* Begin *

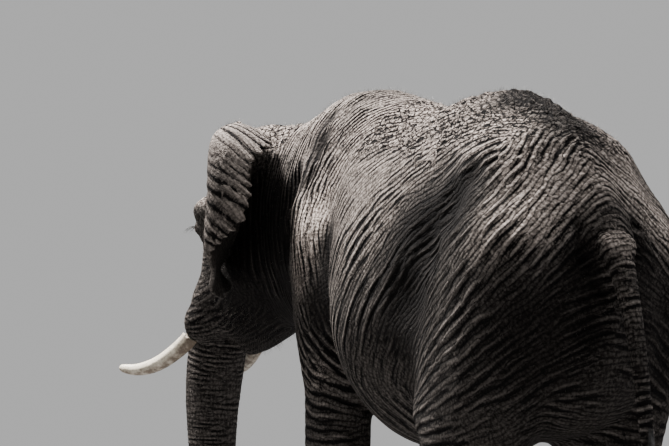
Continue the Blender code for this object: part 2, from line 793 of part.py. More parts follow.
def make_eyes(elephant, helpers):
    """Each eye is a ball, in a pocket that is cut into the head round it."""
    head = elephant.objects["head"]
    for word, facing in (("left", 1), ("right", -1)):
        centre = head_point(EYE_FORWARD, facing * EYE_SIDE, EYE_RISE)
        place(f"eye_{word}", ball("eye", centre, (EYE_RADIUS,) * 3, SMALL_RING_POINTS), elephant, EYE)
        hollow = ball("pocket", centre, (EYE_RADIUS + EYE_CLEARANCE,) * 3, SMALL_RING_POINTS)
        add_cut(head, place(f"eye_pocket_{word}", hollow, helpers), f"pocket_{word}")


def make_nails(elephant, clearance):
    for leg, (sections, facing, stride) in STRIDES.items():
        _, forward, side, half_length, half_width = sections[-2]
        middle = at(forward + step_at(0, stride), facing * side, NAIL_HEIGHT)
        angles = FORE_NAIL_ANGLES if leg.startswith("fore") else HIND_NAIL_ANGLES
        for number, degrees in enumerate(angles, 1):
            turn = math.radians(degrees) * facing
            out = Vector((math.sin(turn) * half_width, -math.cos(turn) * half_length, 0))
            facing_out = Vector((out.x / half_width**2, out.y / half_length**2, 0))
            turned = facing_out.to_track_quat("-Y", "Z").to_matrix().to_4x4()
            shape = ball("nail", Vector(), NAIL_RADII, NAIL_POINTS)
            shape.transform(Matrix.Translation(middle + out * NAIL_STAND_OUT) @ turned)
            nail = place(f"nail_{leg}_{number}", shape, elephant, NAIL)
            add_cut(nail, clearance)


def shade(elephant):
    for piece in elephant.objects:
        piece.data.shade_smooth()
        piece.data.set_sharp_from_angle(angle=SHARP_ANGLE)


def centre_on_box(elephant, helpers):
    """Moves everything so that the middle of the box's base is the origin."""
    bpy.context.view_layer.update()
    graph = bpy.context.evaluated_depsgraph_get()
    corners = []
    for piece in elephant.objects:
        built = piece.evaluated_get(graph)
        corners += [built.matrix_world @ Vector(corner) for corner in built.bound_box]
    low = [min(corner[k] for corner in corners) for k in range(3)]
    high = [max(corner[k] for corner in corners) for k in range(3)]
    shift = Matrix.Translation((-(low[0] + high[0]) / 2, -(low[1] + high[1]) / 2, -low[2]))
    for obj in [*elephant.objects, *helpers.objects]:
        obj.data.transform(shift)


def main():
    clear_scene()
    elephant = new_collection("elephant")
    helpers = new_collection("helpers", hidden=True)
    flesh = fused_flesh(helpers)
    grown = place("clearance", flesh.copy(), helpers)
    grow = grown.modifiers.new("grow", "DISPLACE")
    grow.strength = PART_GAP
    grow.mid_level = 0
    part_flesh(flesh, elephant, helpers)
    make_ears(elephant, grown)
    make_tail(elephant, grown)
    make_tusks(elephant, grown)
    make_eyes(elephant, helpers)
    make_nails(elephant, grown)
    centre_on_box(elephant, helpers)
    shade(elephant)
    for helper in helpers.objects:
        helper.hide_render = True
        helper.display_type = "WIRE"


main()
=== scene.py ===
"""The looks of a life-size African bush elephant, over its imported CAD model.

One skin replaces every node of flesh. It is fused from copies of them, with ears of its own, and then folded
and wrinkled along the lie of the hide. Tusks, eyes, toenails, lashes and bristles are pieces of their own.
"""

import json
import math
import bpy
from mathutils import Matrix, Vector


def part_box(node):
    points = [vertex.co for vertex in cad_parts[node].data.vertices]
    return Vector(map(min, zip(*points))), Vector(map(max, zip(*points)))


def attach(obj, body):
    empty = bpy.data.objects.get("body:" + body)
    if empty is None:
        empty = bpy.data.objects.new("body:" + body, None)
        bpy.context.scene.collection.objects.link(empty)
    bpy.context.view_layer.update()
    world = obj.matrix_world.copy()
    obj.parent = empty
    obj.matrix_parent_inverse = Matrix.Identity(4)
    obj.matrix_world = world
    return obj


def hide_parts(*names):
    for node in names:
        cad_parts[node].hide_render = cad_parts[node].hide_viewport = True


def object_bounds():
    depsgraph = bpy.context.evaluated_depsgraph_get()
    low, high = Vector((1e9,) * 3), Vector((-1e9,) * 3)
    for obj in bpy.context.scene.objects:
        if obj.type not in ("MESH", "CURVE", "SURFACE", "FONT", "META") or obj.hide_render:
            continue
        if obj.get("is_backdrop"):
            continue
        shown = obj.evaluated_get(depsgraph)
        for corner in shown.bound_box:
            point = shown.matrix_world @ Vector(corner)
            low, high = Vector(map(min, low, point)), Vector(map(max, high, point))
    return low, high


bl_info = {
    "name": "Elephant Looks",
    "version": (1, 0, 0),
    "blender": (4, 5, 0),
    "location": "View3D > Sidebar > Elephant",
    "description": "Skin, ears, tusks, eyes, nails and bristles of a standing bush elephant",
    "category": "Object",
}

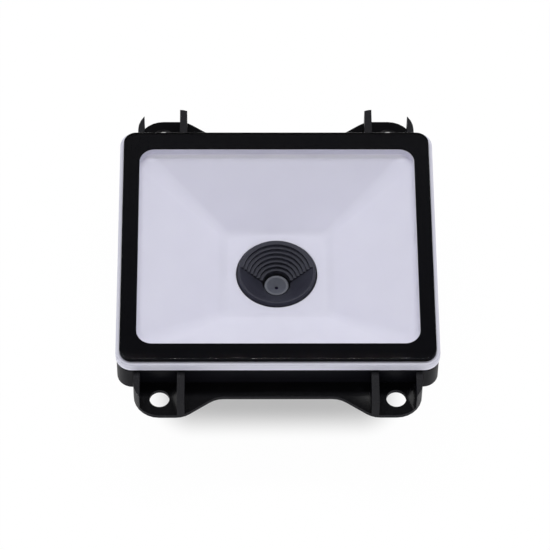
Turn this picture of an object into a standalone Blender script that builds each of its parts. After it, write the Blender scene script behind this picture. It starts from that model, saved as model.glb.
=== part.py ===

* End *

Only the lines from the one bearing "grow.strength = PART_GAP" through the one bearing "world = obj.matrix_world.copy()" should be repeated, exactly as given.

    grow.strength = PART_GAP
    grow.mid_level = 0
    part_flesh(flesh, elephant, helpers)
    make_ears(elephant, grown)
    make_tail(elephant, grown)
    make_tusks(elephant, grown)
    make_eyes(elephant, helpers)
    make_nails(elephant, grown)
    centre_on_box(elephant, helpers)
    shade(elephant)
    for helper in helpers.objects:
        helper.hide_render = True
        helper.display_type = "WIRE"


main()
=== scene.py ===
"""The looks of a life-size African bush elephant, over its imported CAD model.

One skin replaces every node of flesh. It is fused from copies of them, with ears of its own, and then folded
and wrinkled along the lie of the hide. Tusks, eyes, toenails, lashes and bristles are pieces of their own.
"""

import json
import math
import bpy
from mathutils import Matrix, Vector


def part_box(node):
    points = [vertex.co for vertex in cad_parts[node].data.vertices]
    return Vector(map(min, zip(*points))), Vector(map(max, zip(*points)))


def attach(obj, body):
    empty = bpy.data.objects.get("body:" + body)
    if empty is None:
        empty = bpy.data.objects.new("body:" + body, None)
        bpy.context.scene.collection.objects.link(empty)
    bpy.context.view_layer.update()
    world = obj.matrix_world.copy()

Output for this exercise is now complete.